Explore handmade gothic necklaces and dark statement necklaces from Grizz Studio — built for alternative, gothic, and dark feminine wardrobes.
Frequently Asked Questions
What is a choker necklace?
A choker necklace is a short necklace designed to sit closely around the neck. It usually sits higher than a standard pendant necklace and is often used as a statement piece or as the top layer in a necklace stack.
What length is a choker necklace?
Many choker necklaces sit around 14–16 inches, but the ideal length depends on your neck size, the design of the piece, and whether you prefer a close or slightly relaxed fit. An adjustable extension chain is useful if you want flexibility.
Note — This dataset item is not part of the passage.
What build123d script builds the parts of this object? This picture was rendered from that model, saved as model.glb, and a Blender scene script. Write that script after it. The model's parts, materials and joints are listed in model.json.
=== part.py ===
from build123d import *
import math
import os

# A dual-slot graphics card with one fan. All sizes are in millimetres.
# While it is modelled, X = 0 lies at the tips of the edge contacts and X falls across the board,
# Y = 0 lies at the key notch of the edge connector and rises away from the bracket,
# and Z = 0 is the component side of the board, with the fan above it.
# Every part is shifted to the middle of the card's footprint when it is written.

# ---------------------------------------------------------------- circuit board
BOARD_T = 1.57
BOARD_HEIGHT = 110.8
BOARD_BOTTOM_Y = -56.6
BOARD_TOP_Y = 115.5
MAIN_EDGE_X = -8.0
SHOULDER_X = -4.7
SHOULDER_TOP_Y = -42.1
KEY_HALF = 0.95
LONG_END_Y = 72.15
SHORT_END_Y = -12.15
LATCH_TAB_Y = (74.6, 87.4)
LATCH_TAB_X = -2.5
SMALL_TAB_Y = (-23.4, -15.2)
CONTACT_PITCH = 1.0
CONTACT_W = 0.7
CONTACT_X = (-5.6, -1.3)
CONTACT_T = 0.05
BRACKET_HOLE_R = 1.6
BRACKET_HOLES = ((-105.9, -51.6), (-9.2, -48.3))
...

Are choker necklaces still in style?
Yes. Chokers and collar-style necklaces remain relevant, particularly in metal, chain, pendant, sculptural, gothic, and layered forms. The current direction favours structured, close-fitting metal pieces over the softer velvet styles associated with the 90s.
How do you style a black choker necklace?
A black choker works well with open necklines, black outfits, mesh tops, dresses, oversized shirts, and layered silver jewellery. For a stronger look, choose one with chain detail, a pendant, or gothic hardware rather than a plain flat band.
What is the difference between a choker and a collar necklace?
A collar necklace usually sits tighter and higher on the neck with a more rigid structure, while a choker often sits slightly lower and may be more flexible. In fashion writing, the terms can sometimes overlap, particularly for structured metal pieces.
What type of choker looks best for gothic outfits?
Chain chokers, black chokers, silver chokers, padlock chokers, and handmade chainmail chokers tend to work best for gothic outfits because they add structure, contrast, and darker visual detail without looking like a costume accessory.